Finding and Setting MTU on Mac

Finding and Setting MTU on Mac

- April 21, 2018




Finding MTU on Mac

Right so you have just moved house and your internet falls off when you connect to your works VPN - likelihood is your MTU is set too high for your ISP.

Searching for this on the net there is a ton of misinformation. So usually the mac has a maximum MTU of 1500 for some ISP’S this limit needs to be set much lower.

So first lets take a look at what your macs MTU currently is.


ToDo this:

1.Open ‘Terminal’

2.Type: "networksetup -getMTU en0"


This will return you with what your MTU is currently set at. For Macs this is usually 1500.

Now you need to test what is the maximum MTU you can use on your connection

3. In terminal enter: "ping -D -s 1500 www.google.com" , You will probably get the message ‘ping: sendto: Message too long'


Procedure to find optimal MTU:


If your MTU is currently set too low, for example 576, the following procedure will not be able to detect whether you have discovered the "Optimal MTU size". First reset the MTU setting of your equipment to 1500, the maximum size it could possibly be. For PPPoE, your Max MTU should be no more than 1492 to allow space for the 8 byte PPPoE "wrapper”. 1492 + 8 = 1500. From there it is possible to experiment and find the optimal MTU value. For PPPoE, the stakes are high: if you get your MTU wrong, you may not just be sub-optimal, things like uploading files, or the loading of web pages may stall, or not work at all! The ping test we will be doing does not include the IP/ICMP header of 28 bytes. 1500 – 28 = 1472. Include the 8 byte PPPoE wrapper if your ISP uses PPPoE and you get 1500 – 28 – 8 = 1464. The reason for these numbers will be apparent very soon.

To find out if your packets are getting fragmented, we use a Ping command from the command prompt.

The best value for MTU is that value just before your packets get fragmented. Add 28 to the largest packet size that does not result in fragmenting the packets (since the ping command specifies the ping packet size, not including the IP/ICMP header of 28 bytes), and this is your Max MTU setting.

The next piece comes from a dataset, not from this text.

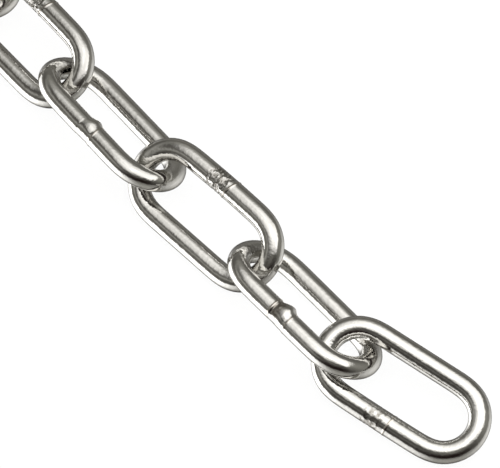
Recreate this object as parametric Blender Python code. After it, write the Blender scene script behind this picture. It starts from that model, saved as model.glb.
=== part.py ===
"""A one-foot cut of long-link steel chain, laid out in a nearly straight run on a level floor.

Six welded links of round bar. The run lies along +X, and link_1 is its end at +X.
Neighbouring links lean opposite ways, and the two end links have dropped almost flat.
Metres, +Z up. The origin is on the floor, under the middle of the chain's bounding box.
"""

from math import atan2, cos, pi, radians, sin

import bpy
from mathutils import Matrix, Vector

# The link, as chain lists give it: bar x pitch x outside width
BAR = 0.008
PITCH = 0.052
WIDTH = 0.033

# The butt weld in the middle of one leg: how far the upset metal reaches each way along the bar
WELD_REACH = 0.0045

# How the bar is divided
SIDES = 18
CROWN_STEPS = 12
PLAIN_LEG_STEPS = 3
WELD_STEPS = 6

# Edges that turn by less than this, in degrees, are shaded smooth
SMOOTH_BELOW = 30.0

STEEL_COLOUR = (0.62, 0.60, 0.57, 1.0)
STEEL_ROUGHNESS = 0.16

# Worked out from the link
BAR_RADIUS = BAR / 2
CROWN_RADIUS = (WIDTH - BAR) / 2
LEG_LENGTH = PITCH + BAR - 2 * CROWN_RADIUS
CENTRE_TO_CROWN = (PITCH + BAR) / 2
CORNER_RADIUS = BAR_RADIUS / cos(pi / SIDES)

# How each link lies, in degrees: heading from +X, lean about its own length, dip of its +X end.
LIE = {
    "link_1": dict(heading=15.0, lean=17.0, dip=4.4),
    "link_2": dict(heading=0.5, lean=-34.0, dip=0.0),
    "link_3": dict(heading=4.0, lean=38.0, dip=0.0),
    "link_4": dict(heading=-1.0, lean=-34.0, dip=0.0),
    "link_5": dict(heading=0.0, lean=34.0, dip=0.0),
    "link_6": dict(heading=-7.0, lean=-17.0, dip=-4.4),
}

# Each link's weld: the leg it is in, by the sign of that leg's side; its place off the leg's middle;
# how far the upset metal stands proud; and which way round the bar, in degrees from the link's outside.
WELDS = {
    "link_1": dict(side=-1, off=0.0020, bulge=0.0002, clock=90.0),
    "link_2": dict(side=-1, off=0.0000, bulge=0.0010, clock=130.0),
    "link_3": dict(side=1, off=0.0010, bulge=0.0002, clock=90.0),
    "link_4": dict(side=-1, off=0.0000, bulge=0.0010, clock=130.0),
    "link_5": dict(side=1, off=0.0005, bulge=0.0003, clock=90.0),
    "link_6": dict(side=1, off=0.0000, bulge=0.0010, clock=130.0),
}

# Which link each one hangs on, the way out from it along X, and how its crown bears there:
# the slack beyond touching bars, and the slide across the run.
ROOT = "link_3"
BEARINGS = {
    "link_2": dict(on="link_3", way=1, slack=0.0012, slide=-0.0006),
    "link_1": dict(on="link_2", way=1, slack=0.0070, slide=0.0010),
    "link_4": dict(on="link_3", way=-1, slack=0.0017, slide=0.0010),
    "link_5": dict(on="link_4", way=-1, slack=0.0010, slide=-0.0002),
    "link_6": dict(on="link_5", way=-1, slack=0.0080, slide=0.0010),
}


def clear_scene():
    """Removes whatever the new file holds."""
    for thing in list(bpy.data.objects):
        bpy.data.objects.remove(thing, do_unlink=True)


def steel(name):
    """Ground and polished stainless bar."""
    material = bpy.data.materials.new(name)
    material.use_nodes = True
    shader = material.node_tree.nodes["Principled BSDF"]
    shader.inputs["Base Color"].default_value = STEEL_COLOUR
    shader.inputs["Metallic"].default_value = 1.0
    shader.inputs["Roughness"].default_value = STEEL_ROUGHNESS
    return material


def leg_stations(side, weld):
    """Stations along one leg: place, outward normal, and how much of the weld is there."""
    half = LEG_LENGTH / 2
    outward = Vector((0, side, 0))
    welded = weld["side"] == side
    if welded:
        steps = [2 * step / WELD_STEPS - 1 for step in range(WELD_STEPS + 1)]
        places = [-half, *(weld["off"] + WELD_REACH * step for step in steps), half]
    else:
        places = [-half + LEG_LENGTH * step / PLAIN_LEG_STEPS for step in range(PLAIN_LEG_STEPS + 1)]
    stations = []
    for place in places:
        share = weld_share(place - weld["off"]) if welded else 0.0
        stations.append((Vector((place, side * CROWN_RADIUS, 0)), outward, share))
    return stations if side < 0 else stations[::-1]


def weld_share(distance):
    """One at the weld, falling smoothly to nothing at its reach."""
    if abs(distance) >= WELD_REACH:
        return 0.0
    return 0.5 + 0.5 * cos(pi * distance / WELD_REACH)


def crown_stations(way):
    """Stations round one crown, without the two that the legs already have."""
    centre = Vector((way * LEG_LENGTH / 2, 0, 0))
    stations = []
    for step in range(1, CROWN_STEPS):
        angle = pi * step / CROWN_STEPS - pi / 2
        outward = Vector((way * cos(angle), way * sin(angle), 0))
        stations.append((centre + CROWN_RADIUS * outward, outward, 0.0))
    return stations


def link_path(weld):
    """The closed centreline, anticlockwise from the -X end of the -Y leg."""
    path = leg_stations(-1, weld)
    path += crown_stations(1)
    path += leg_stations(1, weld)
    path += crown_stations(-1)
    return path


def link_mesh(name, lie, weld):
    """The welded link about its own centre, flat in XY, with a facet where it meets the floor."""
    facet_down = atan2(-cos(radians(lie["lean"])), abs(sin(radians(lie["lean"]))))
    first_corner = facet_down + pi / SIDES
    clock = radians(weld["clock"])
    path = link_path(weld)
    up = Vector((0, 0, 1))
    points = []
    for place, outward, share in path:
        half_bulge = share * weld["bulge"] / 2
        middle = place + half_bulge * (cos(clock) * outward + sin(clock) * up)
        radius = CORNER_RADIUS + half_bulge
        for corner in range(SIDES):
            angle = first_corner + 2 * pi * corner / SIDES
            points.append(middle + radius * (cos(angle) * outward + sin(angle) * up))
    faces = []
    rings = len(path)
    for ring in range(rings):
        after = (ring + 1) % rings
        for corner in range(SIDES):
            beside = (corner + 1) % SIDES
            faces.append((
                ring * SIDES + corner,
                after * SIDES + corner,
                after * SIDES + beside,
                ring * SIDES + beside,
            ))
    mesh = bpy.data.meshes.new(name)
    mesh.from_pydata(points, [], faces)
    mesh.validate()
    mesh.shade_smooth()
    mesh.set_sharp_from_angle(angle=radians(SMOOTH_BELOW))
    return mesh


def turn_of(lie):
    """The link's rotation: leaned about its length, dipped, then headed."""
    heading = Matrix.Rotation(radians(lie["heading"]), 4, "Z")
    dip = Matrix.Rotation(radians(lie["dip"]), 4, "Y")
    lean = Matrix.Rotation(radians(lie["lean"]), 4, "X")
    return heading @ dip @ lean


def rest_height(mesh, turn):
    """How high a turned link's centre is when its lowest point touches the floor."""
    return -min((turn @ vertex.co).z for vertex in mesh.vertices)


def crown_centre(centre, turn, way):
    """The middle of the bar at the tip of a crown."""
    return centre + turn @ Vector((way * CENTRE_TO_CROWN, 0, 0))


def lay_links(meshes):
    """Centres of the links, stepping out from the root, with their turns and the pivots they swing on."""
    turns = {name: turn_of(lie) for name, lie in LIE.items()}
    centres = {ROOT: Vector((0, 0, rest_height(meshes[ROOT], turns[ROOT])))}
    pivots = {ROOT: centres[ROOT].copy()}
    for name, bearing in BEARINGS.items():
        way = bearing["way"]
        pivot = crown_centre(centres[bearing["on"]], turns[bearing["on"]], way)
        along = Matrix.Rotation(radians(LIE[name]["heading"]), 4, "Z") @ Vector((way, 0, 0))
        across = Vector((0, 1, 0))
        tip = pivot - (BAR + bearing["slack"]) * along + bearing["slide"] * across
        centre = tip - turns[name] @ Vector((-way * CENTRE_TO_CROWN, 0, 0))
        centre.z = rest_height(meshes[name], turns[name])
        centres[name] = centre
        pivots[name] = pivot
    return centres, turns, pivots


def box_middle(meshes, centres, turns):
    """The middle of the whole chain's box, on the floor."""
    points = [
        centres[name] + turns[name] @ vertex.co
        for name, mesh in meshes.items()
        for vertex in mesh.vertices
    ]
    middle_x = (min(point.x for point in points) + max(point.x for point in points)) / 2
    middle_y = (min(point.y for point in points) + max(point.y for point in points)) / 2
    return Vector((middle_x, middle_y, 0))


def place_link(name, mesh, centre, turn, pivot, parent):
    """One link, with its origin at the pivot that it swings about."""
    mesh.transform(turn.inverted() @ Matrix.Translation(centre - pivot) @ turn)
    mesh.materials.append(steel(name + "_steel"))
    link = bpy.data.objects.new(name, mesh)
    bpy.context.scene.collection.objects.link(link)
    link.matrix_world = Matrix.Translation(pivot) @ turn
    if parent:
        bpy.context.view_layer.update()
        link.parent = parent
        link.matrix_parent_inverse = parent.matrix_world.inverted()
    return link


def build_chain():
    """Every link, hung on its neighbour, with the whole chain over the origin."""
    meshes = {name: link_mesh(name, lie, WELDS[name]) for name, lie in LIE.items()}
    centres, turns, pivots = lay_links(meshes)
    middle = box_middle(meshes, centres, turns)
    links = {}
    for name in [ROOT, *BEARINGS]:
        parent = links[BEARINGS[name]["on"]] if name in BEARINGS else None
        links[name] = place_link(
            name, meshes[name], centres[name] - middle, turns[name], pivots[name] - middle, parent
        )


clear_scene()
build_chain()
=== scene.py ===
"""A one-foot cut of polished stainless long-link chain, as it lies in the photograph.

Each CAD link is replaced by a fine one: the same bar bent to the same oval, with its butt weld.
Metres, +Z up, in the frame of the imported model.
"""

from math import cos, pi, radians, sin

import bpy
from mathutils import Matrix, Vector


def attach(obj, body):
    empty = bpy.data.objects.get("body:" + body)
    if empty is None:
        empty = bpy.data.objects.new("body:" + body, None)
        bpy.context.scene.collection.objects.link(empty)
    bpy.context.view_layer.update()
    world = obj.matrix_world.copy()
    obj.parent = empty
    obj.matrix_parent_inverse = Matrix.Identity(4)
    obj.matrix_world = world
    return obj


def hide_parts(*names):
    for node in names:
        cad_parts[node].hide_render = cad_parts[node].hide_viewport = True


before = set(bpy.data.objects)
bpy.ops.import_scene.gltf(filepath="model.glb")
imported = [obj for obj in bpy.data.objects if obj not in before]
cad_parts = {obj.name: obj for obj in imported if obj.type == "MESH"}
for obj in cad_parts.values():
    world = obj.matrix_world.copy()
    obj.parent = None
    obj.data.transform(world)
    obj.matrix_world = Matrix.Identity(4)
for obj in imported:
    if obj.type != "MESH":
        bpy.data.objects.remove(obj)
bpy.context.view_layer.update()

# Links 3 and 5
#
# Round stainless bar, 8 mm thick, bent to a long oval, butt welded in one leg and tumbled bright. In these
# two the weld is in the high leg at the back. The welder's clamp has dented the bar on one side of it, and
# the seam stays as a slanting ring.

BAR = 0.008
PITCH = 0.052
WIDTH = 0.033
BEND = (WIDTH - BAR) / 2
LEG = PITCH + BAR - 2 * BEND
ROUND = 2 * LEG + 2 * pi * BEND

# The bend doesn't start all at once. Each place on the bar is the mean of five places on a plain oval, and
# the link is drawn out again by what that takes off its length.
EASING = [(-0.0048, 1 / 9), (-0.0024, 2 / 9), (0.0, 3 / 9), (0.0024, 2 / 9), (0.0048, 1 / 9)]
EASED_BEND = BEND * sum(weight * cos(place / BEND) for place, weight in EASING)
EASED_STRETCH = (PITCH + BAR) / 2 / (LEG / 2 + EASED_BEND)

# How the skin is divided: rings close together at the weld and wider over the rest, and sides round the bar
WELD_ZONE = 0.0090
WELD_RINGS = 160
PLAIN_RINGS = 330
SIDES = 80

# The steel: tumbled bright, duller where it was welded and gripped, with painted shade on the weld hump's
# slope
BRIGHT_STEEL = (0.690, 0.679, 0.657, 1.0)
TUMBLED_STEEL = (0.610, 0.598, 0.572, 1.0)
HEATED_STEEL = (0.600, 0.510, 0.420, 1.0)
# Painted shade: the dark that the slope of a weld hump mirrors, painted into the steel's colour
PAINTED_SHADE_STEEL = (0.240, 0.210, 0.175, 1.0)
GRIPPED_STEEL = (0.200, 0.183, 0.158, 1.0)
MICRON = 0.000001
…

Original source : http://www.bestyoucanget.com/optimizemtu.htm (Now only available

on: https://web.archive.org/web/20180627061040/http://www.bestyoucanget.com/optimizemtu.htm)

4. With this procedure in mind go back to terminal and enter : “ping -D -s 1500 www.google.com” Replacing the 1500 with something smaller as advised in the procedure above. So essentially what you need todo is minus increments of 28 from 1500 until you reach a satisfactory limit.

5. Rinse and repeat until you reach a number that works for example : 1280

6. OK so now 1280 is working now we need to change the MTU on the system

7. Go back to ‘Terminal’ and enter ‘networksetup -setMTU en0 1280’

8. Now we need to confirm an MTU of 1280 has been set. Enter ‘networksetup -getMTU en0’ in return we should get a response of Active MTU: 1280 (Current Setting: 1280)

Right so job done, Now the VPN should work correctly! Test the VPN and see if it has worked.